Abel is an awfully stern single parent with lots of rules, not just for his teenage daughter Celia (Regine Nehy; Boot Camp) and ‘tween son Marcus (Jaishon Fisher; The Ant Bully). He is a rigid police officer that rules the streets with the same moral self-righteousness he expects at home and of his friends, colleagues, and neighbors. When he sees the Mattsons in a “compromising position” in their swimming pool one night after his kids had been giggling at the scene through their upstairs bedroom window, the war truly begins, and soon a series of unfortunate incidents befall the new residents on the street. For Chris, the culprit behind the acts of vandalism is obvious, but for Lisa it is not so cut-and-dried, so she urges her husband to try his best to make a friend of the pushy policeman.

Unfortunately, the nicer Chris tries to be, the more Abel fumes until finally his rage spills out and then the game is on big-time. What happens at that point is where the tension rises exponentially every time we see Abel make an appearance. The trouble with the Mattsons is that even though they know Abel is growing more dangerous and crazy with each day they do nothing to protect themselves. Me? I’d be calling on Kevin McCallister, the Home Alone kid, to come up with some great ways to mess with Turner if he tried to cross my threshold. I know enough about Samuel L. Jackson to figure the best way to drive him meshuga is to drop a bucketful of snakes on his head. We all know how he feels about snakes.

Lakeside Terrace is a great “B” movie based entirely on two things: Jackson and the awkward topic of race, which is barely spoken about in the movie even though it is the heart of what drives the reason behind what has Abel hopping mad. You see, he is not very happy that Chris is a white guy and Lisa is black. Quell surprise! In Abel’s mind, that is just not okay, and not something he wants his children seeing as a potential relationship possibility for themselves in the future. It seems daddy is a bigot, m’kay?
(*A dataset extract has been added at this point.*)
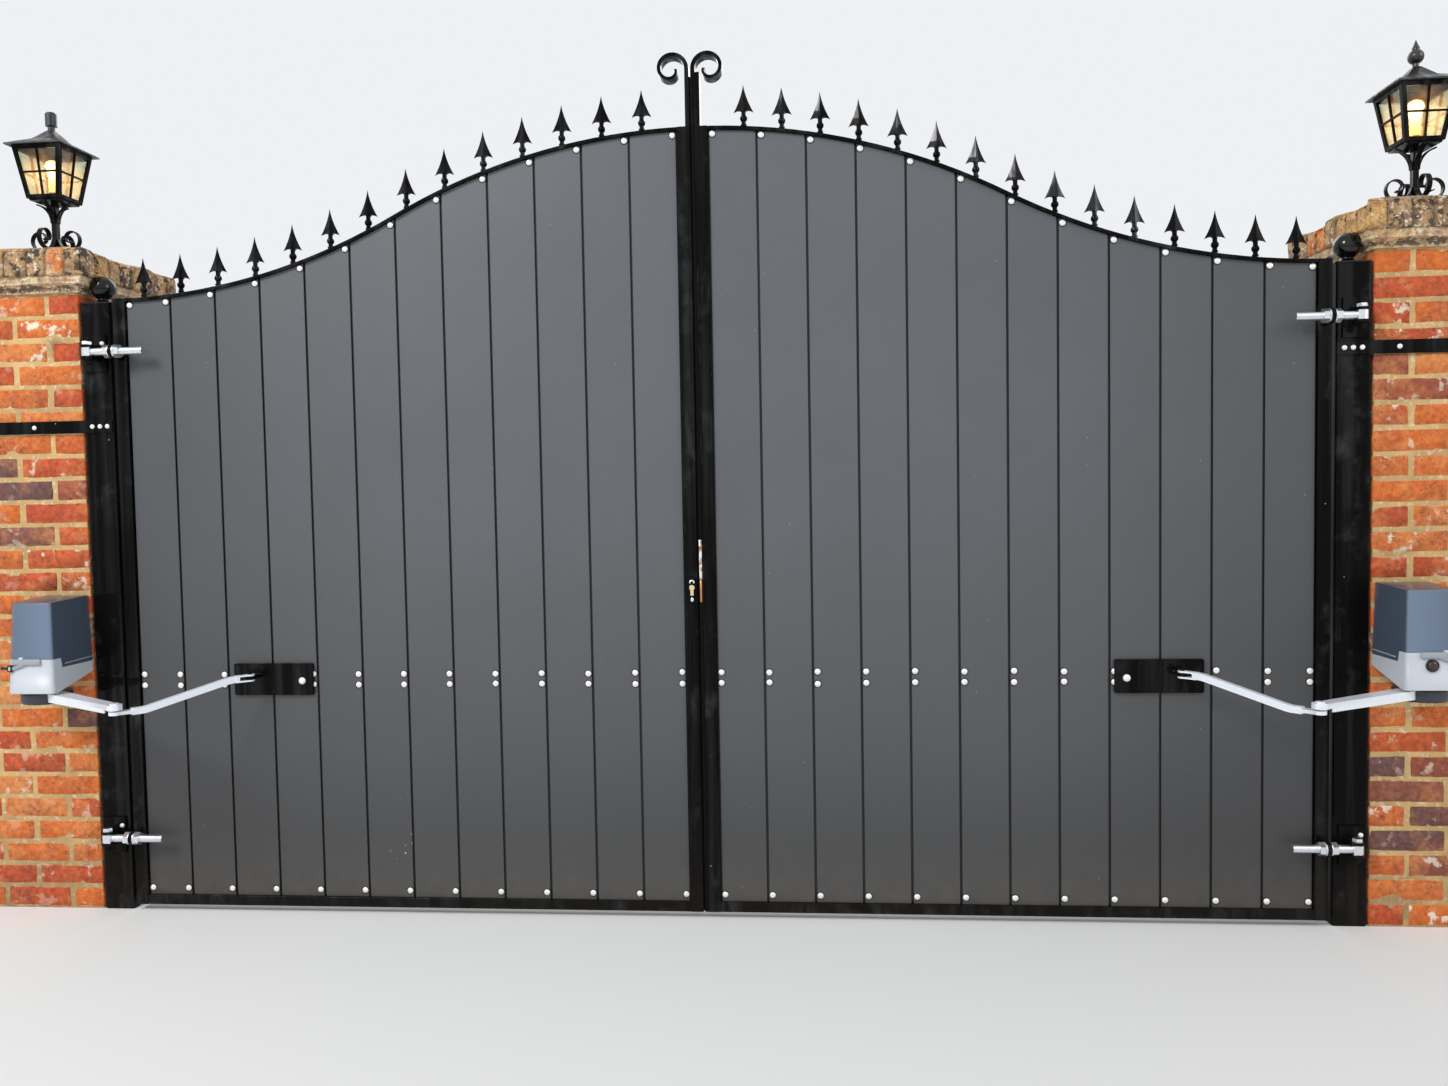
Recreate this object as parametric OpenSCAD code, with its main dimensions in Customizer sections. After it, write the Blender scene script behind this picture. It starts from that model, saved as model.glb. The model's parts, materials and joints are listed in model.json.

Oh, and he’s a weasely one at that; being a cop gives him the power of Blue on his side since all his pals down at the precinct are just naturally going to side with him if the Mattsons dare call to report a problem with their neighbor on the force.

Director Neil LaBute (The Wicker Man) manages
to make an upscale cul-de-sac look plush while simultaneously making his whole movie look cheap, which must be considered a skill in somebody’s eyes. The homes may be McMansions on the outside, but the indoor sets appear to be dressed by a decorator for the porn industry. Imagine the worst John Waters’ film you’ve ever seen, and then think a few pay grades below that and you’ll have some idea what everything looks like. I’m sorry, but even K-Mart has better furnishings than what you’ll see at the Mattsons, and at the Turners’ it looks like the décor was done by Abel’s great grandmother and not by his late wife. When a brush fire threatens the development, it was all I could do not to scream out loud “Burn, Baby, Burn!” because this is like ground zero for the kind of bad taste that did not naturally germinate in the 1970s and come in Harvest Gold, Burnt Orange or Avocado.

The one big flaw I have with Lakeview Terrace is that it tries to justify Abel’s actions with a scene between Turner and Chris in a tacky bar that I find extremely hard to believe would exist within three zip codes around their upscale ‘hood. It’s not the bar so much that bugs me as the fact that writers David Loughery (Tom and Huck) and Howard Korder (Bad Apple) feel compelled to give their psycho cop a (sniffle) reasonable excuse for his bitter behavior (sort of) instead of just letting him be a complete whack-job. I prefer my evil nut-jobs to have absolutely no redeeming value, which may explain my lurid secret attraction to Dick Cheney, but that is a whole other story for another time.